The Roman salute in military contexts, is often seen as the right hands raised from the soldiers to their leader's head. As depicted in the Trajan's Column, Scenes LXXXIV-LXXXV. Trajan conducting sacrifice, half of the crowd raise arms extended straight and another half bent at the elbow. Among the straight arms, one palm is open but held vertically; on the others, both thumb and index fingers are extended with others bent back. And for the hands of the bent arm, their fingers on the hands are pointing downwards. The adlocutio scenes depicted in sculpture and on coins and medallions are almost identical to this raised-arm salute. The first-century-A.D. teacher of rhetoric and author of most Roman oratory handbook, Quintilian has discussed about the hand and arm gestures, the emperor's raised hands carry the message of mighty force of absolute power to his soldiers and civilians, and when a hand is raised above shoulder height, the gesture is probably signalling the warning as "illa cava et rara et super umeri altitudinem elata ... velut hortatrix manus." . This information might be the historical origin to Nazi Germany's straight-arm salute.

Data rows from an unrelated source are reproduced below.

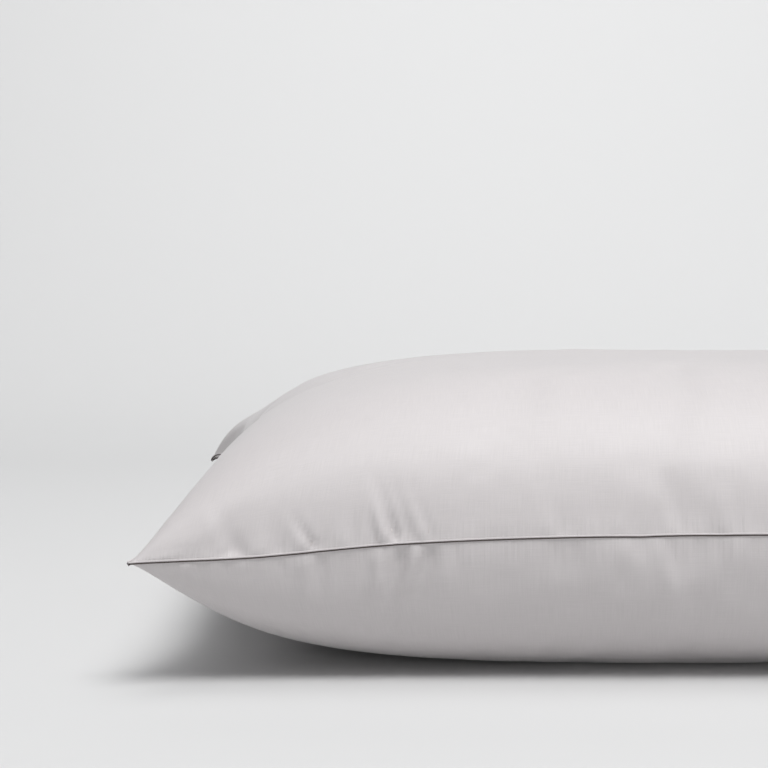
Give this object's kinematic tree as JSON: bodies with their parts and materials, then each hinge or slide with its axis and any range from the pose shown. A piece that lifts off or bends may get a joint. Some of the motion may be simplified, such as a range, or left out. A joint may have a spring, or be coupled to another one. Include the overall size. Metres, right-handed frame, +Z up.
{
  "type": "bed pillow",
  "caption": "Plump rectangular bed pillow: sateen case with tuck-flap mouth over a piped, fibre-filled insert, lying flat.",
  "frame": {"origin": "centre of the bounding box on the plane the pillow lies on", "axes": "+X along the length towards the open mouth of the case, +Y across the width away from the front seam, +Z up through the crown"},
  "size_m": [0.736, 0.4862, 0.179],
  "materials": {
    "sateen": "satin sheen, pale greige sateen",
    "sateen_inside": "matte reverse of the sateen",
    "seam_thread": "dark brown spun thread",
    "hem_thread": "greige spun thread",
    "label_tape": "blank woven tape",
    "ticking": "matte white cotton ticking",
    "cotton_cord": "twisted cotton cord",
    "cotton_thread": "white spun thread",
    "fibre": "matte loose fibre"
  },
  "bodies": {
    "root": {"case_top_panel": "sateen", "case_bottom_panel": "sateen", "front_seam_allowance": "sateen_inside", "back_seam_allowance": "sateen_inside", "end_seam_allowance": "sateen_inside", "front_seam_thread": "seam_thread", "back_seam_thread": "seam_thread", "end_seam_thread": "seam_thread", "mouth_hem_top": "sateen_inside", "mouth_hem_bottom": "sateen_inside", "mouth_hem_thread_top": "hem_thread", "mouth_hem_thread_bottom": "hem_thread", "tuck_flap": "sateen_inside", "flap_hem": "sateen_inside", "flap_hem_thread": "hem_thread", "mouth_bartacks": "hem_thread", "care_label": "label_tape", "ticking_top_panel": "ticking", "ticking_bottom_panel": "ticking", "piping_casing": "ticking", "piping_cord": "cotton_cord", "ticking_seam_thread": "cotton_thread", "closing_stitches": "cotton_thread", "fibre_fill": "fibre", "insert_label": "label_tape"}
  },
  "joints": []
}
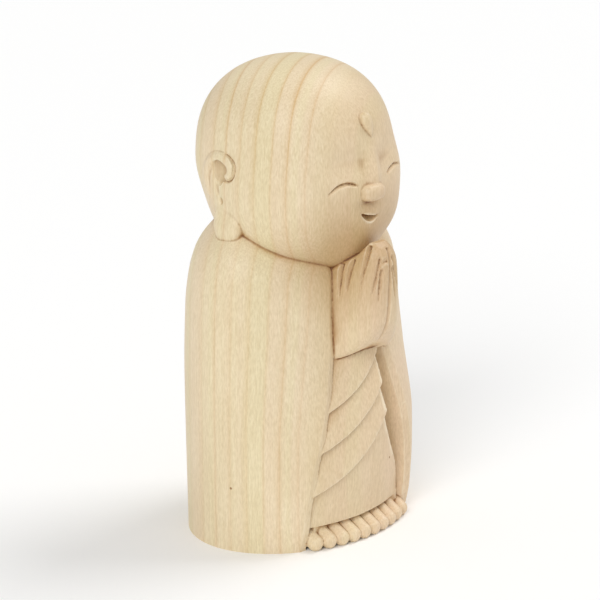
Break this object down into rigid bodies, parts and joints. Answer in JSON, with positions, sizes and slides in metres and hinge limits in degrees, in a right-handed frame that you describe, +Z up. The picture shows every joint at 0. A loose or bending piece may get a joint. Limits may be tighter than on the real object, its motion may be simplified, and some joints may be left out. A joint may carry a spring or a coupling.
{
  "type": "wooden jizo sculpture",
  "caption": "Small carved wooden praying figure with a round head, long ears, folded hands, a plain cloak over a draped robe, and toes under its hem.",
  "frame": {"origin": "on the flat underside, below the middle of the figure's head and shoulders", "axes": "+Z up along the figure's height, the figure looks along -Y, its own left is +X"},
  "size_m": [0.108, 0.0918, 0.2],
  "materials": {
    "carved_wood": "hand carved and sanded pale wood, left bare or thinly waxed, soft satin"
  },
  "bodies": {
    "root": {"jizo_figure": "carved_wood"}
  },
  "joints": []
}
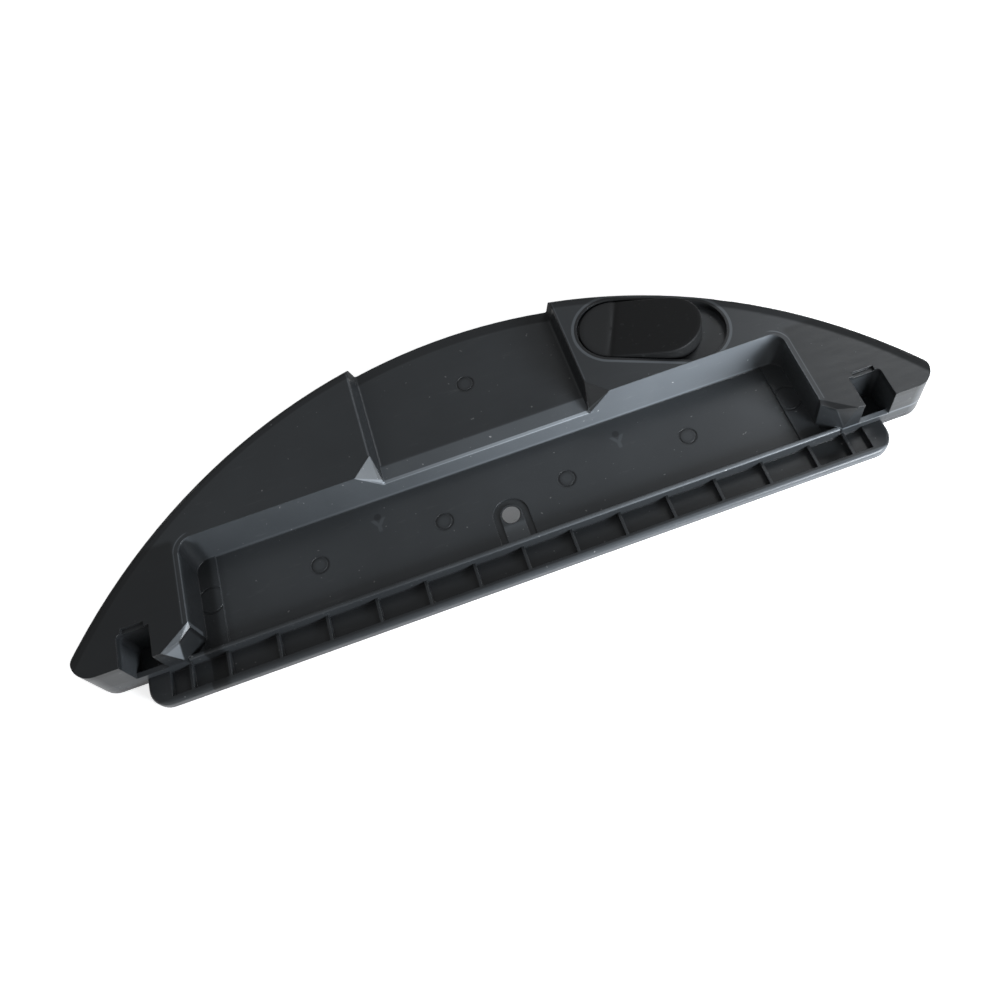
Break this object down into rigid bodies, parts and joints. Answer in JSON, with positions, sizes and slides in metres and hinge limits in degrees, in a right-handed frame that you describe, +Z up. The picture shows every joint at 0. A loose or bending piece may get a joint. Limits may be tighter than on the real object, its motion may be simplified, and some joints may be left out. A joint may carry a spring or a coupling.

== Use of the adlocutio pose ==
During the Renaissance, painters and sculptors continued to use this pose. The pose was made available to a larger public by Antonio Lafreri whose compilation of ancient images or Speculum Romanae Magnificentiae, contained several emperors in this pose. In the Hall of Constantine at the Vatican, we can view the fresco of The Vision of the Cross completed by assistants to Raphael after his death in 1520. Standing on a boulder with right hand raised, Constantine is addressing his soldiers, but also pointing to a cross in the sky. The use of adlocutio is also found in literary texts that evoke the Roman era. For example, in Miguel de Cervantes play, Numancia Scipio, the Roman general addresses his troops in like manner

The gestures of adlocutio as a sign of power is found in a number of statues of leaders and thinkers of the ancient past and in modernity. These include: Saddam Hussein, Kim Il Sung, Vladimir Lenin, Joseph Stalin, Mao Zedong, Captain James Cook, Marcus Aurelius and Augustus to name a few.